Helping Students Reflect

By now students are nearing or at the halfway point in OCCTH 526.  This practical experience is allowing them to apply Year 1 and Year 2 (Fall Term) academic course work and is promoting their clinical reasoning, analytical and evaluative skills.  According to the educator Professor David Boud, effective learning will not occur unless you reflect (McClure, n.d.).

One definition of reflection is that it is "a process of reviewing an experience of practice in order to describe, analyse, evaluate and so inform learning about practice" (McClure, n.d., p. 3).

There is so much that we could cover on this topic but perhaps, for this week's blog, we can offer a few resources and tips that may assist you in enhancing your students' abilities to reflect.
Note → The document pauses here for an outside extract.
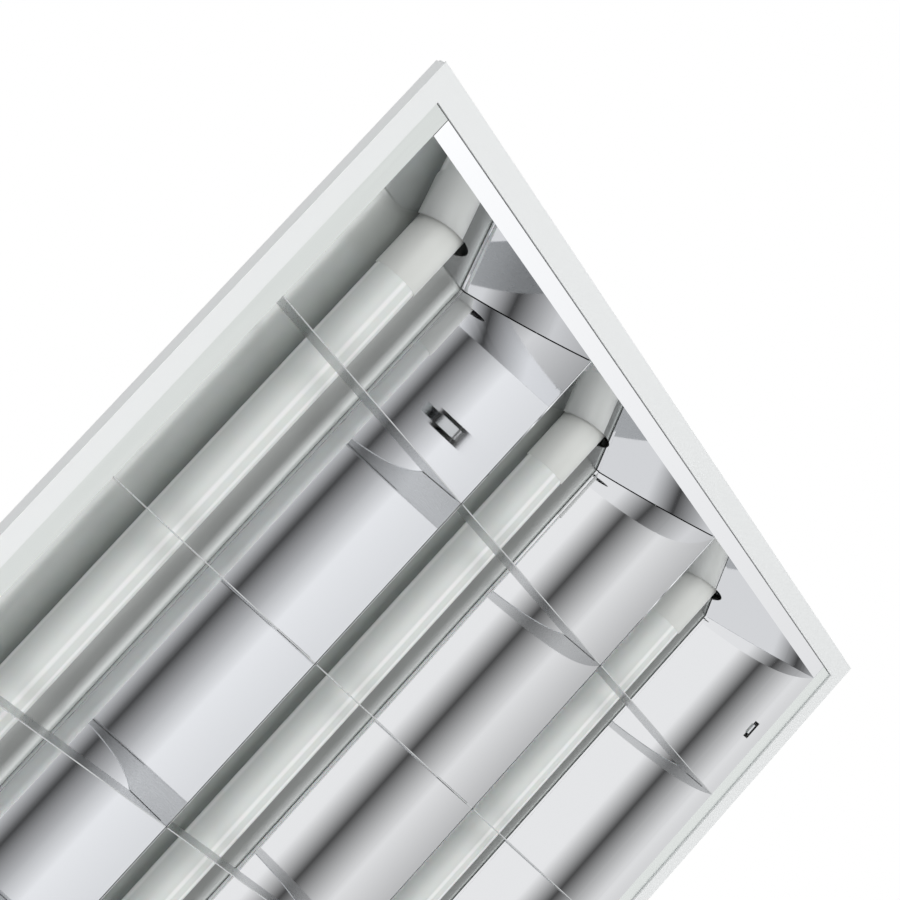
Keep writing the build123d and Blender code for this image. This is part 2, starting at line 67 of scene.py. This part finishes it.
def fillRamp(node, stops):
    ramp = node.color_ramp
    for spot, _ in stops[1:-1]:
        ramp.elements.new(spot)
    for element, (spot, colour) in zip(ramp.elements, stops):
        element.position = spot
        element.color = hexColour(colour)


def everything(mesh):
    return list(mesh.verts) + list(mesh.edges) + list(mesh.faces)


def newMaterial(name):
    material = bpy.data.materials.new(name)
    material.use_nodes = True
    material.node_tree.nodes.clear()
    return material, material.node_tree


def endMaterial(tree, shader):
    output = addNode(tree, "ShaderNodeOutputMaterial")
    tree.links.new(shader.outputs[0], output.inputs["Surface"])


def paintNode(name, material):
    for node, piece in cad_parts.items():
        if node.startswith(name):
            piece.data.materials.clear()
            piece.data.materials.append(material)


def makePiece(mesh, name, body, materials, smooth=True):
    data = bpy.data.meshes.new(name)
    mesh.normal_update()
    for edge in mesh.edges:
        # open rims and folds stay crisp, so that they don't bend the mirror's reflections
        if len(edge.link_faces) != 2 or edge.calc_face_angle() > creaseAngle:
            edge.smooth = False
    mesh.to_mesh(data)
    mesh.free()
    for material in materials:
        data.materials.append(material)
    for face in data.polygons:
        face.use_smooth = smooth
    piece = bpy.data.objects.new(name, data)
    bpy.context.scene.collection.objects.link(piece)
    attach(piece, body)
    return piece


# Camera
cameraFacts = {
    "place": (-0.86057, -0.05104, -0.72554),
    "turn": (0.102689, 0.846999, -0.348891, -0.387714),
    "lens": 80.03,
    "shift": (0.0, 0.1),  # the photograph is an off-centre crop
}
cameraData = bpy.data.cameras.new("photoCamera")
cameraData.lens = cameraFacts["lens"]
cameraData.sensor_width = 36.0
cameraData.shift_x, cameraData.shift_y = cameraFacts["shift"]
cameraData.clip_start = 0.02
cameraData.clip_end = 50.0
camera = bpy.data.objects.new("photoCamera", cameraData)
camera.location = cameraFacts["place"]
camera.rotation_mode = "QUATERNION"
camera.rotation_quaternion = cameraFacts["turn"]
bpy.context.scene.collection.objects.link(camera)
bpy.context.scene.camera = camera
print("camera ready")


# Materials
# Powder-coated sheet steel: a satin white skin whose faint orange peel makes its sheen uneven
def sprayedCoat(name, facts):
    material, tree = newMaterial(name)
    place = addNode(tree, "ShaderNodeTexCoord")
    peel = addNode(tree, "ShaderNodeTexNoise", {"Scale": 1000 / facts["peelMm"], "Detail": 2.0},
                   {"Vector": place.outputs["Object"]})
    sheen = addNode(tree, "ShaderNodeMapRange", {"To Min": facts["roughness"] - facts["uneven"],
                                                 "To Max": facts["roughness"] + facts["uneven"]},
                    {"Value": peel.outputs[0]})
    shader = addNode(tree, "ShaderNodeBsdfPrincipled", {"Base Color": hexColour(facts["colour"])},
                     {"Roughness": sheen.outputs[0]})
    endMaterial(tree, shader)
    return material


powderFacts = {"colour": "#ECEEEF", "roughness": 0.42, "peelMm": 4.0, "uneven": 0.06}
powderCoat = sprayedCoat("powderCoatedSteelSprayed", powderFacts)


rollingFacts = {"scale": 900.0, "stretch": 0.012, "depth": 0.002 * mm, "least": 0.8, "most": 1.25}


def rolledMirror(name, colour, roughness, streak, metallic=1.0):
    # Anodised aluminium, rolled bright: a cool mirror whose rolling lines run along the strip
    material, tree = newMaterial(name)
    place = addNode(tree, "ShaderNodeTexCoord")
    stretch = addNode(tree, "ShaderNodeMapping", {"Scale": (1.0, rollingFacts["stretch"], 1.0)},
                      {"Vector": place.outputs["Object"]})
    lines = addNode(tree, "ShaderNodeTexNoise", {"Scale": rollingFacts["scale"], "Detail": 3.0},
                    {"Vector": stretch.outputs[0]})
    rough = addNode(tree, "ShaderNodeMapRange", {"To Min": roughness * rollingFacts["least"],
                                                 "To Max": roughness * rollingFacts["most"]},
                    {"Value": lines.outputs[0]})
    bump = addNode(tree, "ShaderNodeBump", {"Strength": streak, "Distance": rollingFacts["depth"]},
                   {"Height": lines.outputs[0]})
    shader = addNode(tree, "ShaderNodeBsdfPrincipled",
                     {"Base Color": hexColour(colour), "Metallic": metallic},
                     {"Roughness": rough.outputs[0], "Normal": bump.outputs[0]})
    endMaterial(tree, shader)
    return material


mirrorFacts = {"colour": "#E5E6E8", "roughness": 0.022, "streak": 0.05}
rimFacts = {"colour": "#E4E8E6", "roughness": 0.3, "streak": 0.02}
roofFacts = {"colour": "#DFE2E0", "roughness": 0.2, "streak": 0.01, "metallic": 0.72}
bladeFacts = {"colour": "#C6C8C9", "roughness": 0.28, "streak": 0.05}
mirrorSheet = rolledMirror("brightAluminiumRolled", mirrorFacts["colour"], mirrorFacts["roughness"],
                           mirrorFacts["streak"])
rimSheet = rolledMirror("brightAluminiumRim", rimFacts["colour"], rimFacts["roughness"], rimFacts["streak"])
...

Consider Schon's (1983) Reflective Practice Cycle:

Consider Three Aspects of Reflection: Stages, Components, Time Dimensions (Plack et al, 2005):

1) Stages of Reflection include:
  • Returning to experience - describing an event or incident that stands out, including who, what when, where, why, and how.
  • Attending to feelings - both your own and perhaps others.
  • Re-evaluation - reappraise the current situation vis-a-vis past experiences.  Possibly link new concepts to pre-existing knowledge, begin to integrate new information, validate insights, thoughts, perception, and work this new meaning into your own way of being.
2) Components of Reflection may be:
  • Content based - exploring the problem/experience to better understand it and consider different perspectives
  • Process based - begin to explore other strategies available for use
  • Premise based - recognize and explore or critique own assumptions, values, beliefs, and biases.
3) There are 3 possible Time Dimensions:
  • Reflection on action (R-O-A) - after the action has been completed
  • Reflection in action (R-I-A) - occurs while in the midst of an activity and a result of conscious decisions made on the spot
  • Reflection for action (R-F-A) - anticipate situations and/or plans for future to improve the outcome

Journalling is suggested as a mechanism to facilitate reflection.  We encourage students to journal and it is a requirement in their mental health placements.  In a future blog we hope to focus on journalling as a reflective strategy.  Stay tuned!

McClure, P.  (n.d.). Reflection on Practice.  University of Ulster:
Plack, MM., Driscoll, M., Bliessett, S., McKenna, R., Plack, TP. (2005). A Method for Asssessing Reflective Journal Writing. Journal of Allied Health, 34:199-208.
Schon, D. (1983). The Reflective Practitioner: How Professionals Think in Action. Basic Books: USA.